You can’t fool Mother Nature.” And those who do most often get their heads handed to them. And for corporate America, the Wall Street Journal most often serves as Mother Nature. (I say most often because the Journal continues to hyperventilate about President Trump’s temporary use of tariffs as if they were permanent – a difference between the former as a demonstrable success and the latter as a catastrophe – thus demonstrating that it is not infallible.) And nowhere else does the Journal call out the foolishness of those business that embraced the woke agenda – including the Anheuser-Busch InBev’s disaster of using Dylan Mulvaney dressed as a woman to promote Bud Light.

So it was not surprising that when Target reported a decline in gross revenues citing a variety of reasons led by “tariffs” that the Journal corrected the record.

 

Target’s (TGT) troubles are mounting.

The retail company said a laundry list of problems dragged down its quarterly sales, including a boycott by shoppers who disagreed with its decision this year to end some diversity programs.

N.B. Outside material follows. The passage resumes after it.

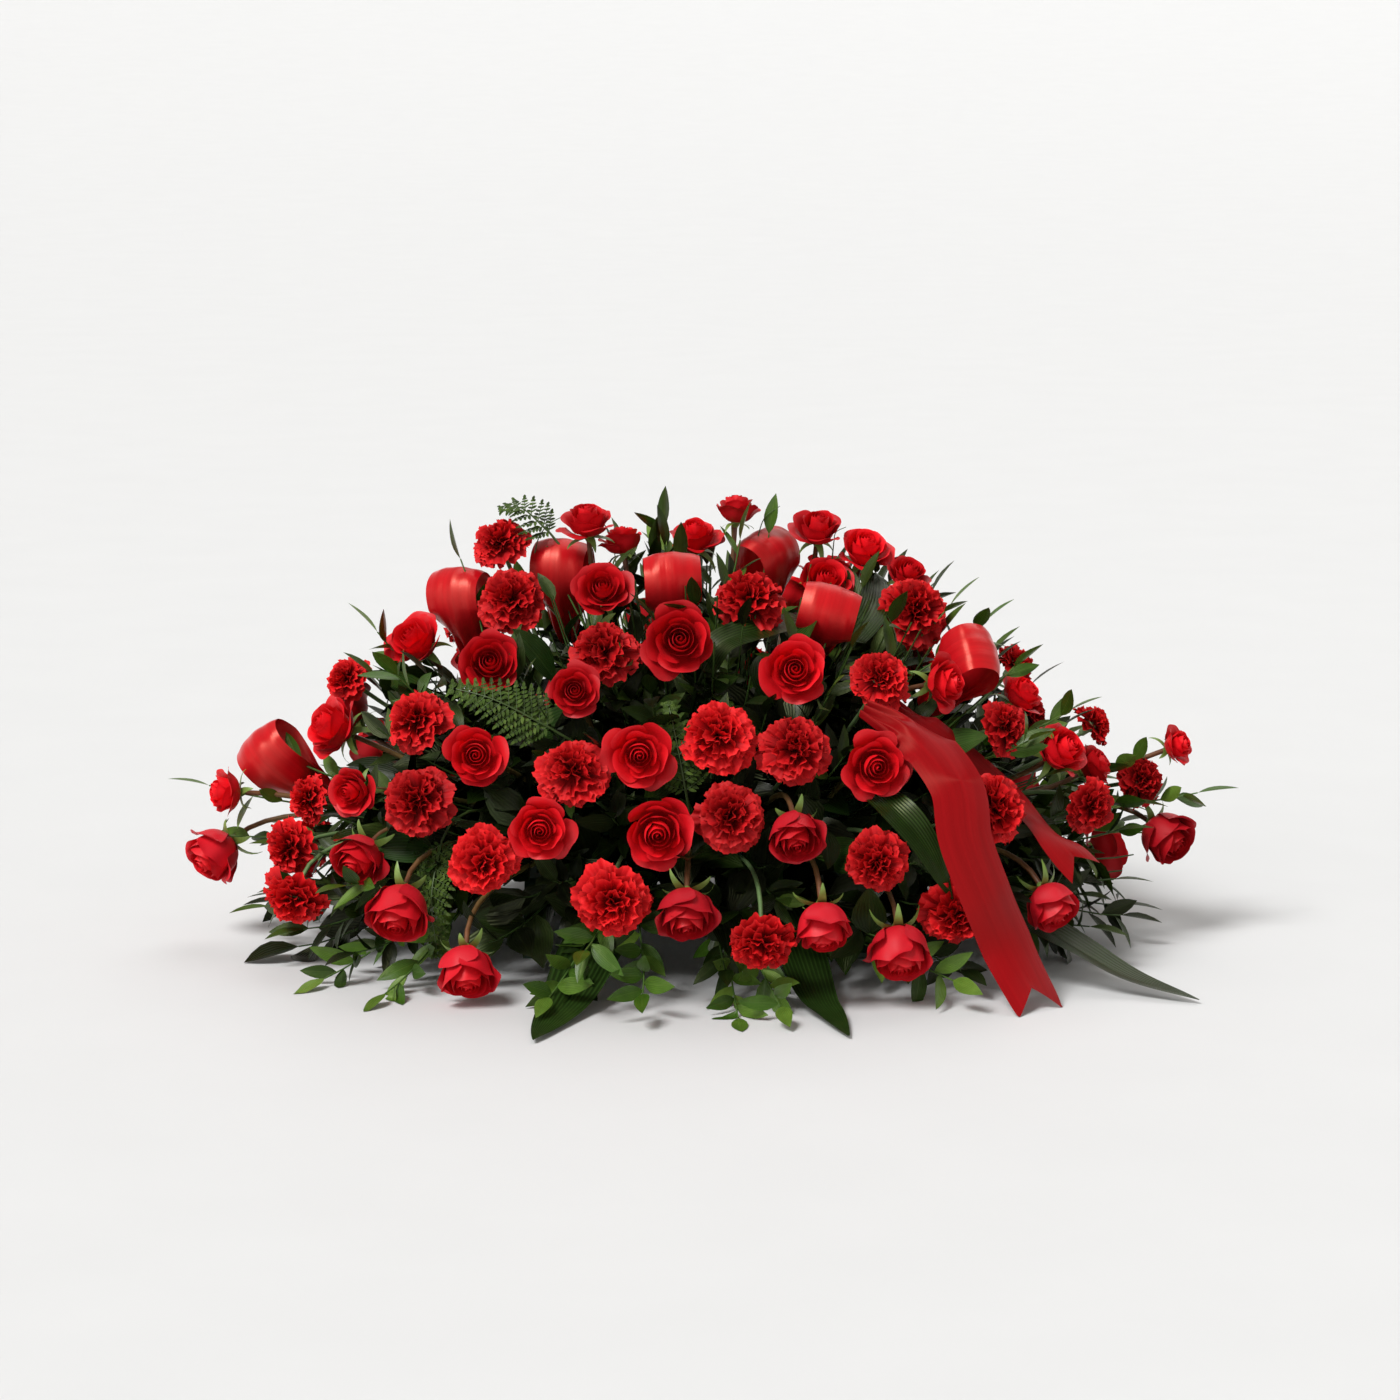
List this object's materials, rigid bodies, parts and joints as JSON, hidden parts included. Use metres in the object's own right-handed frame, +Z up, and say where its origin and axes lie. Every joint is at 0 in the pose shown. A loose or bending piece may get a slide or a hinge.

Target’s sales have been tepid for years. In the three months ended May 3, they got even worse, with comparable sales falling 3.8%—a steeper drop than analysts expected. The company Wednesday lowered its financial forecast for the fiscal year, citing uncertainty around tariffs, the economy and consumer demand.

“’We’re not satisfied with these results’ Target Chief Executive Brian Cornell said on a call with reporters.

Target’s quarterly sales fell in part because of softer spending on discretionary items—things that people want, but don’t need—and a broad decline in consumer confidence, Cornell said. Some retailers, like Walmart and T.J.Maxx parent company TJX, are benefiting from these trends because consumers are looking for deals. TJX said Wednesday that its comparable sales rose 3% in the latest quarter.

Target once was among the most outspoken corporate supporters of Black and LGBTQ rights. But in January the retailer ended its workforce and supplier diversity programs, after paring back its LGBTQ themed merchandise* in 2023.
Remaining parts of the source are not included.